===== SUPPLIED DATA

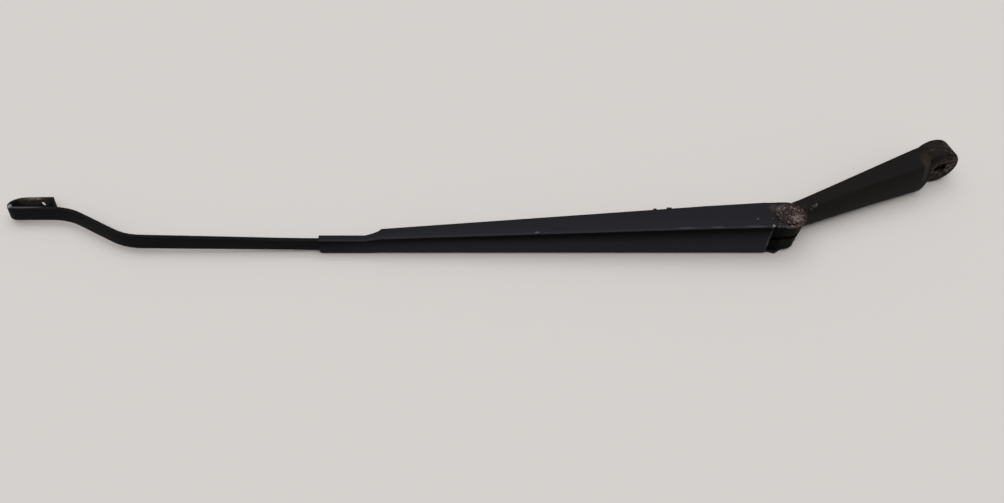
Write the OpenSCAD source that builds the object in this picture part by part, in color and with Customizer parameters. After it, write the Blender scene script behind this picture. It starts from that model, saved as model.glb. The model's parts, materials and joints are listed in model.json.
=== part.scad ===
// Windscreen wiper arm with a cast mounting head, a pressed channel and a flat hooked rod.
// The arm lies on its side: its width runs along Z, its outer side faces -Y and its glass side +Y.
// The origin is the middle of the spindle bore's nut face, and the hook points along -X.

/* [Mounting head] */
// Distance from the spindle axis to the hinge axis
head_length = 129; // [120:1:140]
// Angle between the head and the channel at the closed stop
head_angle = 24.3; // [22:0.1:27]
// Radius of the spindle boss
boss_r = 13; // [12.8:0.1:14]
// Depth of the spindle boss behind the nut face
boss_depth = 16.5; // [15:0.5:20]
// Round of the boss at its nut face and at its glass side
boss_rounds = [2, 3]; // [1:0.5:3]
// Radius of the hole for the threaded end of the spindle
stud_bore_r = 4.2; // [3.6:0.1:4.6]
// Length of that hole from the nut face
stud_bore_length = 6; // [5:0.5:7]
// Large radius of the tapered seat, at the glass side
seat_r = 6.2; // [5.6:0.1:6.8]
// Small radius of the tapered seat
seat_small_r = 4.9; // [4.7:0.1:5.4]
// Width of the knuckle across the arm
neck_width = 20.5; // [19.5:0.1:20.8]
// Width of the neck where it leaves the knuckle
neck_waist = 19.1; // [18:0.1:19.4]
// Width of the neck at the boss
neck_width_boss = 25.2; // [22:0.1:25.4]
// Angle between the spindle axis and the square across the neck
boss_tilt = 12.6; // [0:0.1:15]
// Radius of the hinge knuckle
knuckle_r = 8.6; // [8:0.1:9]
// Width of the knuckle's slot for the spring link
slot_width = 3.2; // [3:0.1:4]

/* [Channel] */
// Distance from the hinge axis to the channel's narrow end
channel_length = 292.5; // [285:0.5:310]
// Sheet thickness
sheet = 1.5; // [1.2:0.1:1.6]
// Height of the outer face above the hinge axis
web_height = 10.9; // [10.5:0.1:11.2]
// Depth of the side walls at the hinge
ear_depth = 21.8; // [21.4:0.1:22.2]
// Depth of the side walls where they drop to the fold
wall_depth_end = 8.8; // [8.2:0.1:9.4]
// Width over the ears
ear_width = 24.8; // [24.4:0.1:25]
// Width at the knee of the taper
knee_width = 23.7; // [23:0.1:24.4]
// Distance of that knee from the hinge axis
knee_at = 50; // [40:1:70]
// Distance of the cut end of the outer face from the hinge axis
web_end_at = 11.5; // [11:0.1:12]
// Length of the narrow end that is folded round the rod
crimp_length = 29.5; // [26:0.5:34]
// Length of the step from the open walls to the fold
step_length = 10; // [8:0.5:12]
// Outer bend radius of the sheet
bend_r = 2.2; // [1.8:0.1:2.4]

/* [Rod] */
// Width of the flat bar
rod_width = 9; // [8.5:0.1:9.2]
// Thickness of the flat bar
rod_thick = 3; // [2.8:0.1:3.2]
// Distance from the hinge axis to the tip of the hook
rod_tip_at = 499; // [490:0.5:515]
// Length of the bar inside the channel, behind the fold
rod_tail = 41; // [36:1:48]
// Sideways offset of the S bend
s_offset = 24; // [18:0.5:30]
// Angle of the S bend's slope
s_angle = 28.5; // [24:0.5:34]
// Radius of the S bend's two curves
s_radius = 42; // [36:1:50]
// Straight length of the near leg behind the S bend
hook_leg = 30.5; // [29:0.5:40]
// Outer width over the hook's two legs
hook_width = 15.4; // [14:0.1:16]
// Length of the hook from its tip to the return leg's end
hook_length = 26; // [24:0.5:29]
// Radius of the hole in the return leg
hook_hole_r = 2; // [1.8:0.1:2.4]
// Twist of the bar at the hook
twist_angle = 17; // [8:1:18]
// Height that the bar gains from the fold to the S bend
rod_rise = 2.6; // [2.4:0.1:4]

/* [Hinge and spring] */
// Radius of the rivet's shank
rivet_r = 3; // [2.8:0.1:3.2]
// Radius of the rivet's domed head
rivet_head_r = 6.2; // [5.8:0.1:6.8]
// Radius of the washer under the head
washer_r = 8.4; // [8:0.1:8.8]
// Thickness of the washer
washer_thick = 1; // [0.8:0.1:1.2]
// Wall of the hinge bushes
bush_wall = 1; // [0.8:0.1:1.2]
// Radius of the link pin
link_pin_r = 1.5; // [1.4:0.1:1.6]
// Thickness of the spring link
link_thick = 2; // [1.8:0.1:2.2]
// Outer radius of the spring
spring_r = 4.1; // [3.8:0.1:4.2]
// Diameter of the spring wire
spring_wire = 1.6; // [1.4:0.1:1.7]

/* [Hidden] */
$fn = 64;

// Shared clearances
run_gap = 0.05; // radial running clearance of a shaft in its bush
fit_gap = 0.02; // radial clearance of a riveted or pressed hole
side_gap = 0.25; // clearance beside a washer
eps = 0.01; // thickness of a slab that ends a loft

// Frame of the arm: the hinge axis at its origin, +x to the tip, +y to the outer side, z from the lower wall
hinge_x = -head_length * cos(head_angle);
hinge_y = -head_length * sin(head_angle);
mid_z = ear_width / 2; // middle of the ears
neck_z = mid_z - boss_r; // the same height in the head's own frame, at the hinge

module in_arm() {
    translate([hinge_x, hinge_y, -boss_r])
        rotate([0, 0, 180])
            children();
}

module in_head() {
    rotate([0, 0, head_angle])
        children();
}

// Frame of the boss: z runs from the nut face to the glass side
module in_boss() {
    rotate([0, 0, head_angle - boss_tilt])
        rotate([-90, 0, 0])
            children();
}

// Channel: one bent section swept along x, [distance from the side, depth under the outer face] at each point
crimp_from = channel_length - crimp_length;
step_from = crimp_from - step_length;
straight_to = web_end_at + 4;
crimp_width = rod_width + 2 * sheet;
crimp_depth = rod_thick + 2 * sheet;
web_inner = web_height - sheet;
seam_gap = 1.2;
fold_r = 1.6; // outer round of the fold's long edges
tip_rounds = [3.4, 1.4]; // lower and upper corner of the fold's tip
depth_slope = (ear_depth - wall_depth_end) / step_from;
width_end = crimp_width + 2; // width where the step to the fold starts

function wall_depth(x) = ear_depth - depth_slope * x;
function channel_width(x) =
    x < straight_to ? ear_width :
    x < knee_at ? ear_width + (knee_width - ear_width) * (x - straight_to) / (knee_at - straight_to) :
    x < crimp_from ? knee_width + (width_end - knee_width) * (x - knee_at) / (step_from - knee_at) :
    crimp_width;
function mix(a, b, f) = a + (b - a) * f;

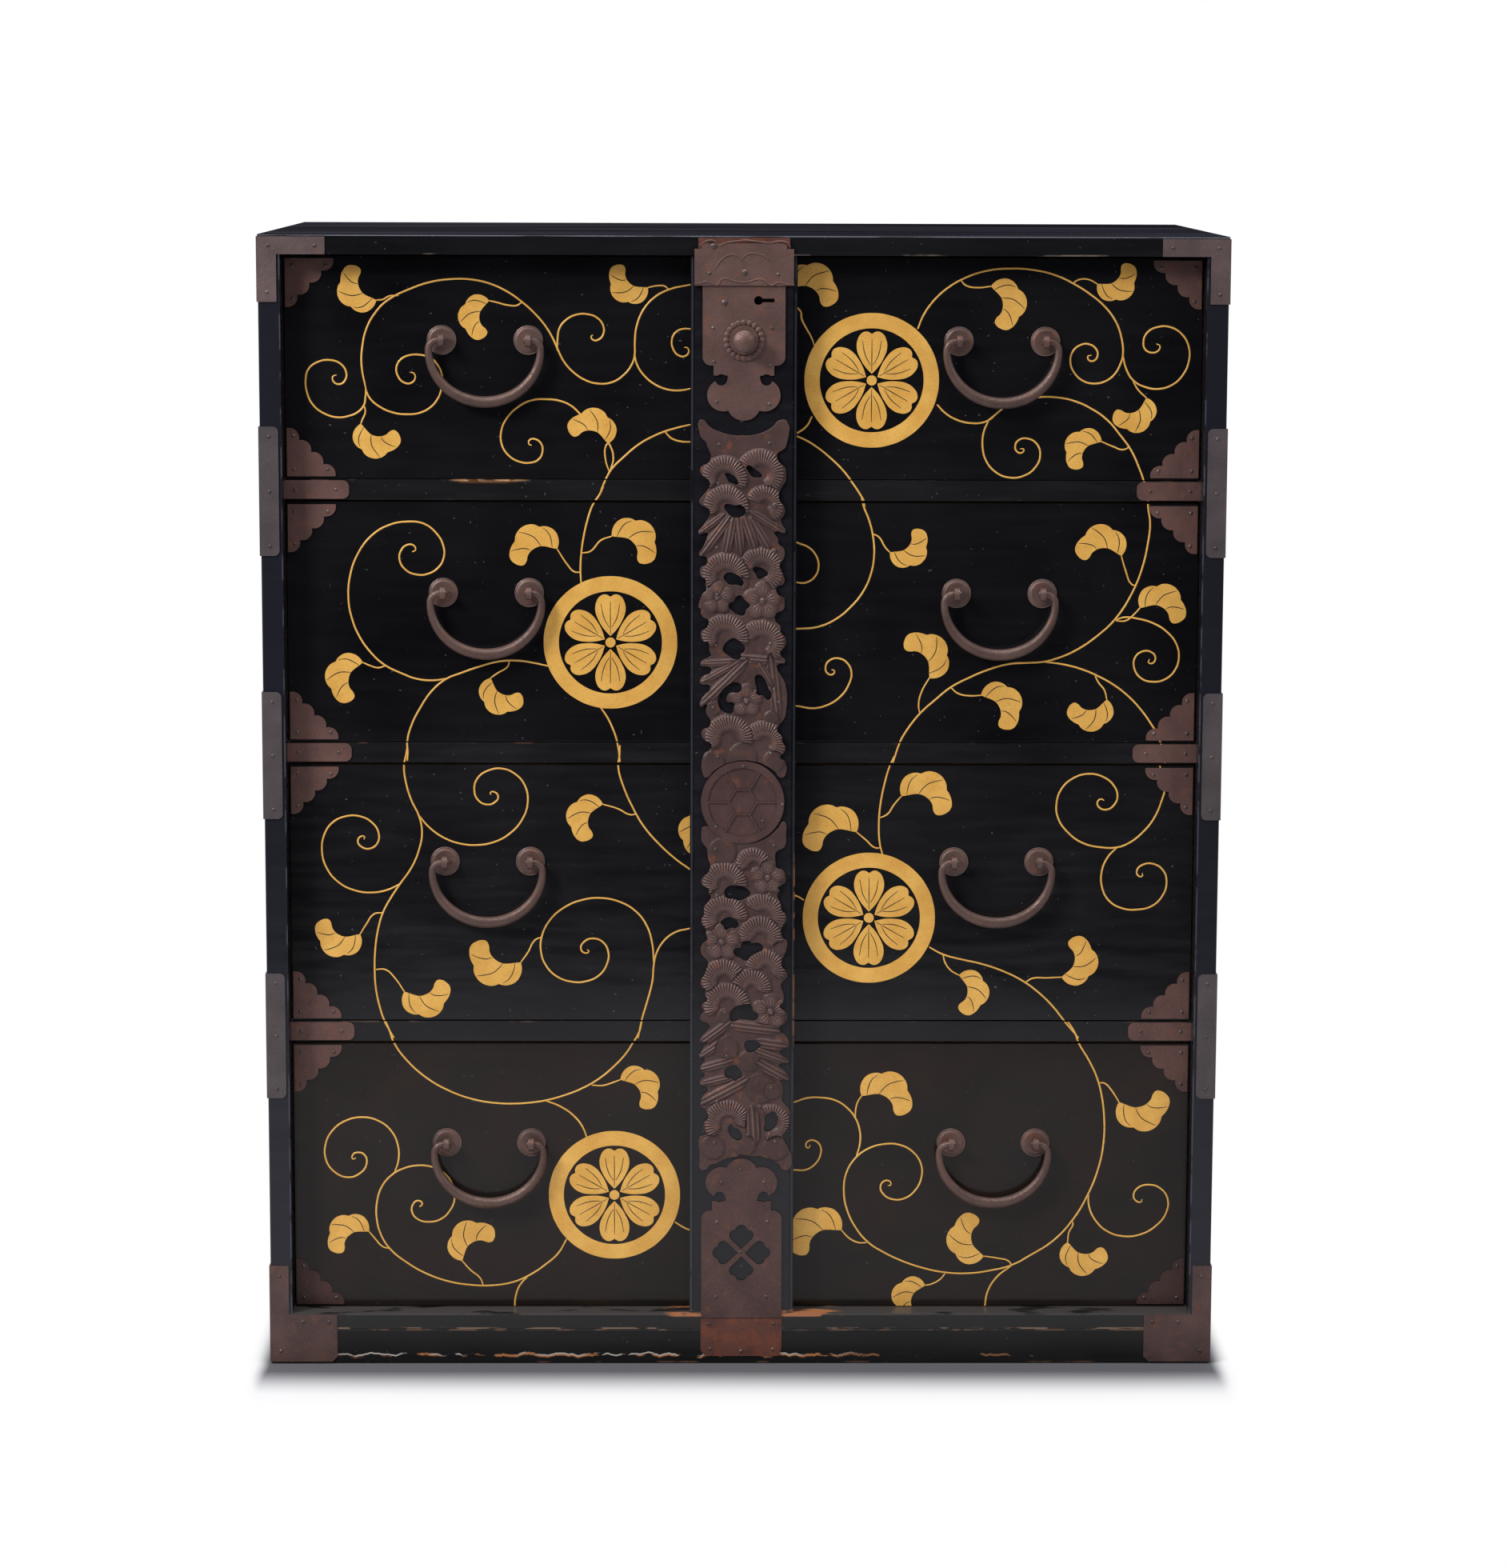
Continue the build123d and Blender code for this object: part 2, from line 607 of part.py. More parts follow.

==========

| TASK INSTRUCTIONS |
Return exactly the leading lines of the listing, stopping after the line in which "points along -X." occurs.

| WORKED SOLUTION |
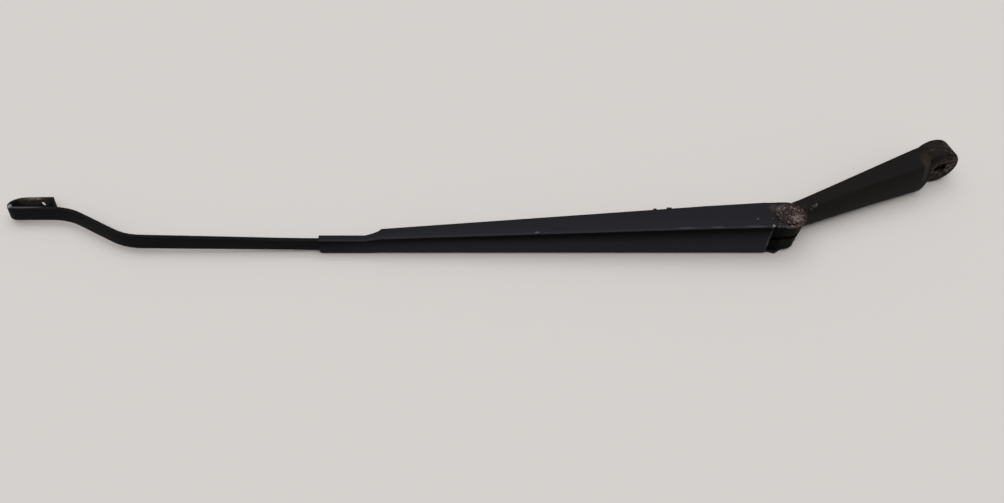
Write the OpenSCAD source that builds the object in this picture part by part, in color and with Customizer parameters. After it, write the Blender scene script behind this picture. It starts from that model, saved as model.glb. The model's parts, materials and joints are listed in model.json.
=== part.scad ===
// Windscreen wiper arm with a cast mounting head, a pressed channel and a flat hooked rod.
// The arm lies on its side: its width runs along Z, its outer side faces -Y and its glass side +Y.
// The origin is the middle of the spindle bore's nut face, and the hook points along -X.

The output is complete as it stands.